March 5, 2005: Unified Energy System of Russia and the State Grid Corporation of China sign a memo in Beijing to further power cooperation between the two countries.
March 14-16, 2005: Chinese military delegation visits Moscow to coordinate the Russian-Chinese exercise. Participants decide that the exercise would take eight days in the second half of August and military observers from the SCO member states would be invited.
March 17-18, 2005: Russia and China reach cooperative agreements on 70 hi-tech projects at the Chinese-Russian hi-tech cooperation forum in Beijing, including energy conservation, environmental protection, and nanotechnology.

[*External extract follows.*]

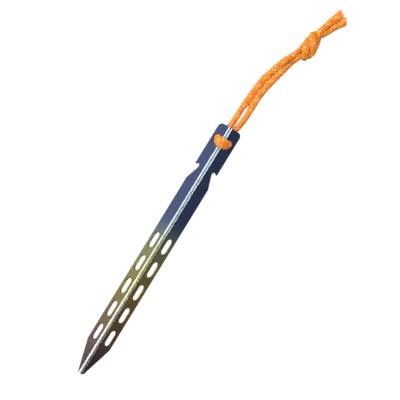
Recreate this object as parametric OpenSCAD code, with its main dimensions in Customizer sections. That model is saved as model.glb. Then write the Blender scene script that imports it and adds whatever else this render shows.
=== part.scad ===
// Folded-sheet tent stake with a braided pull loop.
//
// The stake lies ridge up along Y: its tip is at -Y and its head at +Y. The two flange
// edges rest on z = 0, and the origin is the middle of the blade's underside. The pull
// loop leaves the blade through two holes near the head, and its legs run side by side
// to an overhand knot, past which the two cut ends stand out as short tails.

/* [Blade] */
// Length of the blade from tip to head end
blade_l = 165; // [150:1:180]
// Width across the edges of the two flanges
blade_w = 14.6; // [14:0.1:16]
// Thickness of the sheet
sheet_t = 1.0; // [0.8:0.1:1.2]
// Outside radius of the fold along the ridge
fold_r = 2.0; // [1.6:0.1:2.4]

/* [Point] */
// Length of the tapered point
point_l = 19.5; // [16:0.5:24]
// Width across the taper at the very tip
tip_w = 3.5; // [3.2:0.1:4]
// Radius that rounds the tip, seen from above
tip_r = 1.2; // [0.8:0.1:1.4]

/* [Lightening slots] */
// Number of slots in each flange
slot_count = 5; // [3:1:5]
// Distance from the tip to the middle of the first slot
slot_first = 25.8; // [25:0.1:28]
// Distance from slot to slot
slot_pitch = 15.4; // [14:0.1:16]
// Length of a slot over its round ends
slot_l = 10.0; // [8:0.1:11]
// Width of a slot, measured on the flange
slot_w = 4.3; // [3.5:0.1:4.6]
// Distance from the ridge line to the slots' centre line, down the flange
slot_down = 6.2; // [5.8:0.1:6.6]

/* [Guyline notch] */
// Distance from the tip to the start of the ramp into the notch
notch_ramp = 127.8; // [124:0.1:130]
// Distance from the tip to the centre of the notch's round seat
notch_seat = 136.6; // [135:0.1:138]
// Radius of the seat
notch_r = 1.6; // [1.2:0.1:1.8]
// Distance from the ridge line to the seat's centre, down the flange
notch_down = 7.96; // [7.6:0.02:8.4]
// Distance from the tip to the point of the hook above the notch
hook_tip = 137.4; // [136.8:0.1:138.2]

/* [Head] */
// Radius of the head's two corners
head_r = 3.0; // [2:0.1:4]
// Distance from the head end to the middle of the cord holes
hole_back = 8.7; // [7:0.1:12]
// Distance from the ridge line to the middle of a cord hole, down the flange
hole_down = 6.1; // [5.6:0.1:6.6]
// Diameter of the cord holes
hole_d = 4.4; // [4:0.1:5]

/* [Cord] */
// Diameter of the braided cord
cord_d = 3.4; // [2.8:0.1:3.5]
// Diameter of the bare core where the sheath has frayed back
core_d = 2.4; // [1.6:0.1:2.6]

/* [Knot] */
// Length of the knot along its own axis
knot_l = 17.0; // [15:0.5:19]
// Diameter of the knot at its middle
knot_d = 10.2; // [9:0.1:12]
// Diameter of the knot at its two ends
knot_end_d = 6.0; // [4:0.5:7]
// Turn of the knot's axis from the stake's axis, towards -X
knot_turn = 4; // [-10:1:20]

/* [Hidden] */
$fn = 64;

// The sheet is folded to a right angle, so each flange slopes at 45 degrees.
slope = 45;
run = cos(slope);
apex_z = blade_w / 2 + sheet_t * run;
flange_w = blade_w / 2 / run;
fold_z = apex_z - fold_r / run;
fold_steps = 18;
tip_y = -blade_l / 2;
head_y = blade_l / 2;
past = 1;

hole_y = head_y - hole_back;
cord_r = cord_d / 2;

// The cord leaves each hole's inner mouth against the flange, and the loop swings
// about the line through the two points where it does.
pivot_x = (hole_down - sheet_t - cord_r) * run;
pivot_z = apex_z - (hole_down + sheet_t + cord_r) * run;

// Routes of the cord's centre line, from the inner mouth of each hole to the knot,
// and from the knot to each cut end.
left_leg_route = [
  [-pivot_x, hole_y, pivot_z], [-1.9, 78, 1.75], [-1.35, 82.3, 1.75], [-0.85, 86, 1.75],
  [-0.78, 90, 1.75], [-0.75, 94, 1.75], [-0.65, 98, 1.75], [-0.4, 102, 1.75], [-0.02, 107, 1.75],
  [0.4, 112, 1.75], [1, 116.1, 1.8], [2.25, 120.7, 2.1], [3.65, 125.3, 2.6], [5.2, 129.9, 3.4],
  [6.2, 132.2, 4.2], [7.2, 134.5, 4.8], [8.5, 136.8, 5.5], [10, 139.2, 5.8]
];
right_leg_route = [
  [pivot_x, hole_y, pivot_z], [2.4, 78, 1.75], [2.42, 82.9, 1.75], [2.6, 85.4, 1.75],
  [3.15, 88.2, 1.75], [3.7, 91.2, 1.75], [4, 95, 1.75], [4, 101, 1.75], [4.1, 106, 1.75],
  [4.6, 110.5, 1.75], [5.3, 114.8, 1.75], [6.4, 119.5, 1.8], [7.4, 124, 2], [8.6, 129, 2.35],
  [9.4, 132.2, 2.5], [10.15, 134.5, 2.8], [11.1, 136.8, 3.1], [12.2, 139.2, 3.4]
];
left_tail_route = [
  [13.4, 151.5, 6.2], [14.05, 155, 5.5], [15.2, 159, 4.2], [16.8, 164, 2.8], [18.7, 168.5, 1.95],
  [19.9, 171.8, 1.75]
];
right_tail_route = [
  [15.3, 151.5, 3.1], [16.5, 155, 2.9], [18.5, 159, 2.4], [20.9, 164, 1.9], [22.7, 167, 1.75],
  [23.9, 169.6, 1.75]
];
left_core_route = [
  [19.6, 171, 1.85], [20.7, 173.6, 1.75]
];
right_core_route = [
  [23.5, 168.7, 1.75], [24.4, 170.5, 1.75]
];
knot_at = [14.1, 146, 5.1];

function unit(v) = v / norm(v);

// Direction of a route at its point i.
function heading(route, i) =
  unit(route[min(i + 1, len(route) - 1)] - route[max(i - 1, 0)]);

// Where a tangent from the point p touches the circle about c, on one side of it.
function touch(p, c, r, side) =
  let (out = p - c, turn = atan2(out.y, out.x) + side * acos(r / norm(out)))
  c + r * [cos(turn), sin(turn)];

// A tube swept along a route. across[i] and up[i] are its half widths at point i:
// up is measured towards ref, and across at right angles to it.
module tube(route, across, up, ref, sides) {
  rings = len(route);
  points = [
    for (i = [0 : rings - 1])
      let (t = heading(route, i), s = unit(cross(t, ref)), u = cross(s, t))
      for (k = [0 : sides - 1])
        let (a = 360 * (k + 0.5) / sides)
        route[i] + across[i] * cos(a) * s + up[i] * sin(a) * u
  ];
  walls = [
    for (i = [0 : rings - 2])
      for (k = [0 : sides - 1])
        let (a = i * sides + k, b = i * sides + (k + 1) % sides)
        for (f = [[a, b, b + sides], [a, b + sides, a + sides]])
        f
  ];
  first_end = [for (k = [sides - 1 : -1 : 0]) k];
  last_end = [for (k = [0 : sides - 1]) (rings - 1) * sides + k];
  polyhedron(points, concat(walls, [first_end], [last_end]));
}

// A round cord along a route, with its first end domed when domed is true.
module cord(route, r, domed = false) {
  dome = domed ? [70, 35] : [];
  back = heading([route[0], route[1]], 0);
  path = concat([for (a = dome) route[0] - r * sin(a) * back], route);
  radii = concat([for (a = dome) r * cos(a)], [for (p = route) r]);
  tube(path, radii, radii, [0, 0, 1], 8);
}

// Points round the fold at radius r, from one flange to the other.
function fold_arc(r, from, to) =
  [for (k = [0 : fold_steps]) let (a = from + (to - from) * k / fold_steps)
    [r * cos(a), fold_z + r * sin(a)]];

// The folded sheet's cross-section: a round fold between two flat flanges.
module sheet_section() {
  edge_x = blade_w / 2 - sheet_t * run;
  edge_z = apex_z - blade_w / 2;
  polygon(concat(
    [[edge_x, 0], [blade_w / 2, edge_z]],
    fold_arc(fold_r, slope, 180 - slope),
    [[-blade_w / 2, edge_z], [-edge_x, 0]],
    fold_arc(fold_r - sheet_t, 180 - slope, slope)
  ));
}

// Cuts its children square through one flange. They are drawn with X down the flange
// from the ridge line and Y along the blade.
module through_flange(side) {
  mirror([side < 0 ? 1 : 0, 0, 0])
    translate([0, 0, apex_z])
      rotate([0, slope, 0])
        translate([0, 0, -sheet_t - past])
          linear_extrude(sheet_t + 2 * past)
            children();
}

module slot_outline() {
  square([slot_w, slot_l - slot_w], center = true);
  for (end = [-1, 1])
    translate([0, end * (slot_l - slot_w) / 2]) circle(d = slot_w);
}

module point_outline() {
  from = [tip_w / 2 / run, tip_y];
  to = [flange_w, tip_y + point_l];
  beyond = (to - from) * 0.1;
  polygon([from - beyond, to + beyond, [flange_w + past, to.y + beyond.y],
           [flange_w + past, from.y - beyond.y]]);
}

module notch_outline() {
  seat = [notch_down, tip_y + notch_seat];
  ramp = [flange_w, tip_y + notch_ramp];
  hook = [flange_w, tip_y + hook_tip];
  translate(seat) circle(notch_r);
  polygon([ramp, [flange_w + past, ramp.y], [flange_w + past, hook.y], hook,
           touch(hook, seat, notch_r, 1), seat, touch(ramp, seat, notch_r, -1)]);
}

module head_corner_outline() {
  centre = [flange_w - head_r, head_y - head_r];
  difference() {
    translate(centre) square(head_r + past);
    translate(centre) circle(head_r);
  }
}

// One corner of the rounded tip, seen from above.
module tip_corner_outline() {
  spread = (blade_w - tip_w) / 2 / point_l;
  lean = atan(spread);
  touch_x = tip_w / 2 + spread * tip_r * (1 - sin(lean));
  centre = [touch_x - tip_r * cos(lean), tip_y + tip_r];
  touch_y = centre.y - tip_r * sin(lean);
  difference() {
    polygon([centre, [touch_x, touch_y], [touch_x + past, touch_y],
             [touch_x + past, tip_y - past], [centre.x, tip_y - past]]);
    translate(centre) circle(tip_r);
  }
}

module stake_blade() {
  color([0.22, 0.29, 0.42])
    difference() {
      rotate([90, 0, 0]) linear_extrude(blade_l, center = true) sheet_section();
      for (side = [-1, 1]) {
        through_flange(side) point_outline();
        through_flange(side) notch_outline();
        through_flange(side) head_corner_outline();
        for (i = [0 : slot_count - 1])
          through_flange(side)
            translate([slot_down, tip_y + slot_first + i * slot_pitch]) slot_outline();
        through_flange(side)
          translate([hole_down, hole_y]) circle(d = hole_d);
        mirror([side < 0 ? 1 : 0, 0, 0])
          linear_extrude(apex_z) tip_corner_outline();
      }
    }
}

// The stretch of cord between the two holes, pressed flat where it crosses the ridge.
module cord_bridge() {
  half = [
    [3.68, 3.08], [4.15, 3.75], [4.35, 4.6], [4.1, 5.45], [3.4, 6.25], [2.35, 7.25],
    [1.2, 8.05], [0, 8.3]
  ];
  thick = [1.65, 1.6, 1.35, 1.15, 1.1, 1.05, 1, 1];
  wide = [1.65, 1.7, 1.9, 2.2, 2.6, 2.9, 3.1, 3.15];
  slack = [0, 0, -0.1, -0.3, -0.7, -1.1, -1.3, -1.35];
  last = len(half) - 1;
  order = concat([for (i = [0 : last]) [-1, i]], [for (i = [last - 1 : -1 : 0]) [1, i]]);
  color("darkorange")
    tube([for (o = order) [o[0] * half[o[1]].x, hole_y + slack[o[1]], half[o[1]].y]],
         [for (o = order) thick[o[1]]], [for (o = order) wide[o[1]]], [0, 1, 0], 12);
}

module left_leg() {
  color("orange") cord(left_leg_route, cord_r, domed = true);
}

module right_leg() {
  color("orange") cord(right_leg_route, cord_r, domed = true);
}

// The overhand knot's outer shape: a barrel with flat ends, where the cords go in.
module knot() {
  sag = (knot_d - knot_end_d) / 2;
  barrel_r = (pow(knot_l / 2, 2) + pow(sag, 2)) / (2 * sag);
  color("darkorange")
    translate(knot_at)
      rotate([-90, 0, knot_turn])
        rotate_extrude()
          intersection() {
            translate([knot_d / 2 - barrel_r, 0]) circle(barrel_r, $fn = 180);
            translate([0, -knot_l / 2]) square([knot_d / 2, knot_l]);
          }
}

module left_tail() {
  color("orange") cord(left_tail_route, cord_r);
}

module right_tail() {
  color("orange") cord(right_tail_route, cord_r);
}

// Core yarns that stand out of the sheath where each tail was cut.
module left_core_end() {
  color("mistyrose") cord(left_core_route, core_d / 2);
}

module right_core_end() {
  color("mistyrose") cord(right_core_route, core_d / 2);
}

stake_blade();
cord_bridge();
left_leg();
right_leg();
knot();
left_tail();
right_tail();
left_core_end();
right_core_end();
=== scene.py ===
"""One folded-titanium tent stake with its braided pull loop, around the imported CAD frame."""
import math

import bmesh
import bpy
import numpy as np
from mathutils import Matrix, Vector


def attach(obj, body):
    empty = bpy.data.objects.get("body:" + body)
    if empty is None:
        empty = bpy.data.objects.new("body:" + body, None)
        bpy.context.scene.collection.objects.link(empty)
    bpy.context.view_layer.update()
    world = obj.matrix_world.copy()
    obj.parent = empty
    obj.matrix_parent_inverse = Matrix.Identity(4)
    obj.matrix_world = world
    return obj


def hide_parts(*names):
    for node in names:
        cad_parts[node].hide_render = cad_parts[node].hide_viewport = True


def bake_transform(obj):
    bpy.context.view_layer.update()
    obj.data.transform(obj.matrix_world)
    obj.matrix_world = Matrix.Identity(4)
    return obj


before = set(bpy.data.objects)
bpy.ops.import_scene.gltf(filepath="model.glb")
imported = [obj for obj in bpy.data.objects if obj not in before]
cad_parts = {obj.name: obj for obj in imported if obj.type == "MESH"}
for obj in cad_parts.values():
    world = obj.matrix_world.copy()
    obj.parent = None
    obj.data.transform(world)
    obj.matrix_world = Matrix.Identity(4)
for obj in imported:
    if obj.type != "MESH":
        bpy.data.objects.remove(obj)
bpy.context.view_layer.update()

MM = 0.001


# ---------------------------------------------------------------- camera
LEAN = math.radians(1.5)       # the camera leans about the blade, towards +X
ACROSS = Vector((math.cos(LEAN), 0, -math.sin(LEAN)))
ALONG = Vector((0, 1, 0))
BACK = Vector((math.sin(LEAN), 0, math.cos(LEAN)))
TURN = math.radians(31.56)     # the blade's turn from upright in the picture
DISTANCE = 1.6
FRAME_WIDTH = 0.2296          # how much the camera sees across, at the blade
AIM = Vector((6.35, 38.05, 3.5)) * MM

right = ALONG * math.sin(TURN) + ACROSS * math.cos(TURN)
up = ALONG * math.cos(TURN) - ACROSS * math.sin(TURN)
camera_data = bpy.data.cameras.new("camera")
camera_data.sensor_width = 36
camera_data.lens = 36 * DISTANCE / FRAME_WIDTH
camera = bpy.data.objects.new("camera", camera_data)
turn = Matrix((right, up, BACK)).transposed().to_4x4()
camera.matrix_world = Matrix.Translation(AIM + BACK * DISTANCE) @ turn
bpy.context.scene.collection.objects.link(camera)
bpy.context.scene.camera = camera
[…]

March 17-20, 2005: Russian military delegation led by Armed Forces Chief of Staff Yury Baluyevsky pays formal friendship visit at the invitation of PLA Chief of Staff Liang Guanglie. The 3rd round of talks regarding the Commonwealth military exercise are held. Baluyevsky meets with DM Cao Gangchuan and Deputy Chairman of the Central Military Council Guo Boxiong, and later Chinese Premier Wen Jiabao. Baluyevsky says Russia is against any secessionist activities of “Taiwan independence” in any form and would stick to the “one China” policy.
March 24-25, 2005: Russian Deputy FM Alexander Alexeyev holds consultations with China’s Deputy FM Wu Dawei and Assistant FM Li Hui over North Korea’s nuclear problem. Russian officials described the positions of Moscow and Beijing on this issue as “coinciding.”
March 28, 2005: Chinese FM Li speaks via telephone to Russian FM Lavrov, exchanging views on Kyrgyzstan and reform of the UN.
March 29, 2005: Chinese FM Li holds telephone conversations with his Kazakh, Uzbek, and Tajik counterparts to discuss the situation in Kyrgyzstan and further development of the SCO.
March 30-31, 2005: The SCO Council of National Coordinators meets in Beijing.
March 31-April 3, 2005: Former Russian Prime Minister Primakov and honorary chairman of the Russia-China Friendship Committee for Peace and Development visits China at the invitation of Chinese counterpart Qian Qichen.